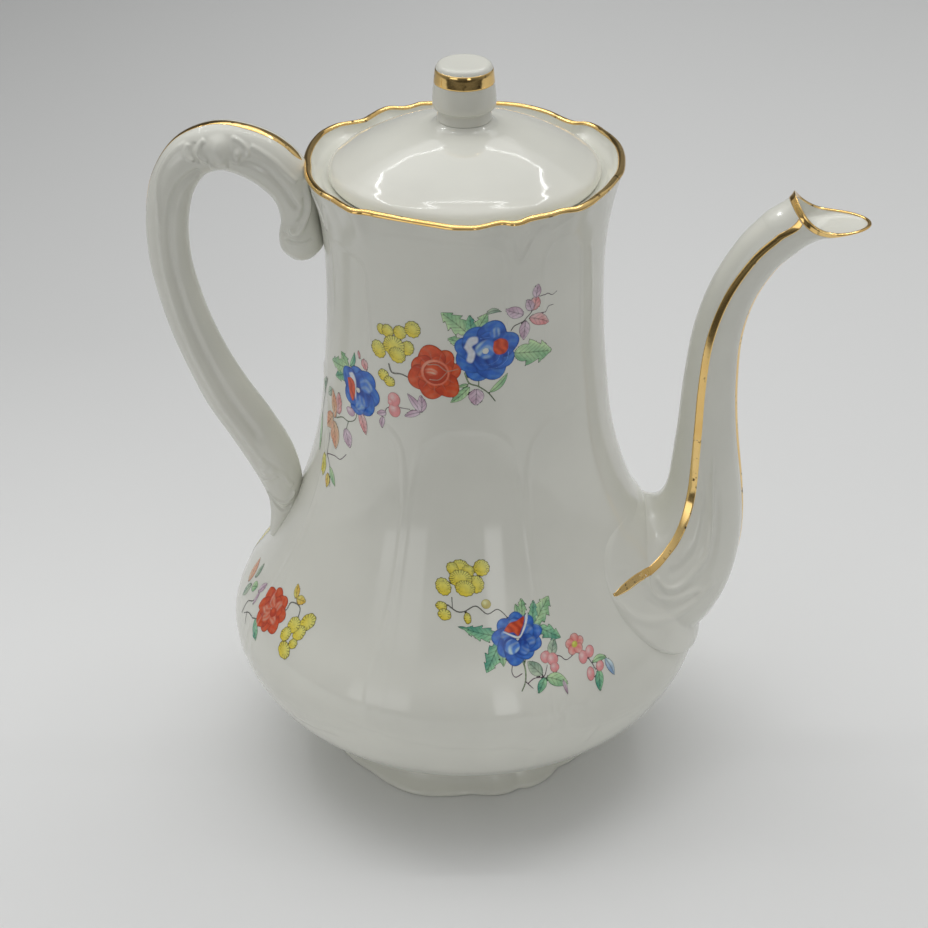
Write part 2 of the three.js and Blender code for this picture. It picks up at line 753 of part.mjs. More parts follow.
const mouthSkirtShare = 0.22;
function makeMouthGilding() {
  const ring = (pointOf) => Array.from({ length: spoutSides }, (_, side) => pointOf((side / spoutSides) * turn));
  const above = (inset, rise) => ring((angle) => mouthPoint(angle, inset).add(new THREE.Vector3(0, 0, rise)));
  const near = gildGap;
  const far = gildGap + gildThickness;
  const skin = (drop, rise) => ring((angle) => mouthSkin(angle, drop, rise));
  return surfaceOf([
    skin(mouthSkirtShare, near),
    skin(0, near),
    above(0, near),
    above(mouthWall, near),
    above(mouthWall, far),
    above(0, far),
    skin(0, far),
    skin(mouthSkirtShare, far),
  ], true);
}

function addPiece(group, name, geometry, material) {
  const mesh = new THREE.Mesh(geometry, material);
  mesh.name = name;
  group.add(mesh);
}

const envelope = bodyEnvelope(seatGap);
const rimEnvelope = bodyEnvelope(rimGap).trimByPlane([0, 0, 1], rimHeight - gildRimDrop - 2 * seatGap);

const body = makeBody();
const pot = new THREE.Group();
addPiece(pot, "pot_body", geometryOf(body.trimByPlane([0, 0, -1], -seamHeight)), porcelain);
addPiece(pot, "pot_neck", geometryOf(body.trimByPlane([0, 0, 1], seamHeight + seamGap)), porcelain);
addPiece(pot, "foot_ring", makeFoot(), porcelain);
addPiece(pot, "spout", makeSpout(envelope), porcelain);
addPiece(pot, "handle", makeHandle(envelope, rimEnvelope), porcelain);
addPiece(pot, "rim_gilding", makeRimGilding(), gold);
addPiece(pot, "spout_mouth_gilding", makeMouthGilding(), gold);
addPiece(pot, "spout_line_near", makeSpoutLine(1), gold);
addPiece(pot, "spout_line_far", makeSpoutLine(-1), gold);
addPiece(pot, "spout_line_ridge", makeSpoutRidgeLine(), gold);
addPiece(pot, "handle_line", makeHandleLine(), gold);

const lid = new THREE.Group();
addPiece(lid, "lid", makeLid(), porcelain);
addPiece(lid, "lid_knob", makeKnob(), porcelain);
addPiece(lid, "knob_band", makeKnobBand(), gold);

const group = new THREE.Group();
group.add(pot, lid);
const extent = new THREE.Box3().setFromObject(group);
group.position.x = -(extent.min.x + extent.max.x) / 2;

export default group;
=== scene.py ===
# %% [markdown]
# # A gilt porcelain coffee pot
# The real pot is slip-cast porcelain: a baluster body with moulded panels, a lobed foot, an S-shaped spout,
# a scroll handle and a domed lid. It is glazed all over, fired gold trims it, and flower sprays are painted
# on the glaze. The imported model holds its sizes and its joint. Here each form is worked out again as a fine
# surface with numpy, so that the glaze has something to reflect, and gets its finish.

import json
import math

import bpy
import numpy as np
from mathutils import Matrix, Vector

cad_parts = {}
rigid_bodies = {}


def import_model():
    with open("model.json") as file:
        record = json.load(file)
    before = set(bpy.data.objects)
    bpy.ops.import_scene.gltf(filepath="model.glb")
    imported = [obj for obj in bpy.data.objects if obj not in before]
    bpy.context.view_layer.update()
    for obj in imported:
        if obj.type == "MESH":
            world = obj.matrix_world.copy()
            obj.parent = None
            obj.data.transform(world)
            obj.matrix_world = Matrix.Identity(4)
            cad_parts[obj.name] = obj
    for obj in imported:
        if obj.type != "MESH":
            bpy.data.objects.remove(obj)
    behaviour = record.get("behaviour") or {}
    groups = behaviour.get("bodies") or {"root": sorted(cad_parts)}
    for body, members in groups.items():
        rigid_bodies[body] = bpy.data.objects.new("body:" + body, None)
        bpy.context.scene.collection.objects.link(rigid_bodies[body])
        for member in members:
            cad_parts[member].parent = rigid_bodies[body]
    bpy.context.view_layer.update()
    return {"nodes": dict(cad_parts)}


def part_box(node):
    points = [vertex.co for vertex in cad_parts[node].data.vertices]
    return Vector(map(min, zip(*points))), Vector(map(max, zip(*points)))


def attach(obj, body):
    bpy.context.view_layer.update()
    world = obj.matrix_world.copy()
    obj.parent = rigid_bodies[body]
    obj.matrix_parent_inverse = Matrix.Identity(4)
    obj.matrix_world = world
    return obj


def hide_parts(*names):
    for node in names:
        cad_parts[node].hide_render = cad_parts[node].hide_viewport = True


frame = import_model()
foot_low, foot_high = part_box("foot_ring")
axis_x = (foot_low.x + foot_high.x) / 2 * 1000
print("nodes", len(frame["nodes"]), "pot axis at x =", round(axis_x, 3), "mm")

# %% [markdown]
# ## The camera and the studio
# The picture was taken from about 29 degrees above with a long lens, close to square on to the plane through
# spout and handle. A long lens needs no shift, so the camera is a place, a tilt and a focal length. The
# studio is a pale sheet that curves up behind the pot. Its colour carries painted shade, darker towards the
# back and on the left, and in front of the table it is painted nearly black as a painted dark room. A large
# soft lamp hangs overhead, with a frame of four light strips below it whose thin bright ring the lid mirrors.
# The world is dark behind the camera, apart from two lit panes that the belly mirrors, so the gold turns
# black in places.

# %% Camera
focal_pixels, frame_pixels, sensor_width = 2750, 928, 36
camera_place = (axis_x / 1000 - 0.0006, -0.7782, 0.5349)
look_down, lean = 29.07, -0.26
camera_data = bpy.data.cameras.new("camera")
camera_data.sensor_width = sensor_width
camera_data.lens = focal_pixels / frame_pixels * sensor_width
camera_data.clip_start = 0.01
camera = bpy.data.objects.new("camera", camera_data)
tilt = Matrix.Rotation(math.radians(90 - look_down), 4, "X")
roll = Matrix.Rotation(math.radians(lean), 4, "Z")
camera.matrix_world = Matrix.Translation(camera_place) @ tilt @ roll
bpy.context.scene.collection.objects.link(camera)
bpy.context.scene.camera = camera
print("camera lens", round(camera_data.lens, 1), "mm at", [round(v, 3) for v in camera.location])


# %% Node helpers
def node(tree, kind, inputs=None, **settings):
    """Adds a shader node; inputs maps a socket to a value, or to another node's output socket."""
    made = tree.nodes.new(kind)
    for name, value in settings.items():
        setattr(made, name, value)
    for socket, value in (inputs or {}).items():
        if isinstance(value, bpy.types.NodeSocket):
            tree.links.new(value, made.inputs[socket])
        else:
            made.inputs[socket].default_value = value
    return made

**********

### WORK INSTRUCTIONS
Extract and reproduce exactly the lines opening with the line containing "const group = new THREE.Group();" and closing with the line containing "# surface with", inclusive.

### RESPONSE TO THIS TASK
const group = new THREE.Group();
group.add(pot, lid);
const extent = new THREE.Box3().setFromObject(group);
group.position.x = -(extent.min.x + extent.max.x) / 2;

export default group;
=== scene.py ===
# %% [markdown]
# # A gilt porcelain coffee pot
# The real pot is slip-cast porcelain: a baluster body with moulded panels, a lobed foot, an S-shaped spout,
# a scroll handle and a domed lid. It is glazed all over, fired gold trims it, and flower sprays are painted
# on the glaze. The imported model holds its sizes and its joint. Here each form is worked out again as a fine
# surface with numpy, so that the glaze has something to reflect, and gets its finish.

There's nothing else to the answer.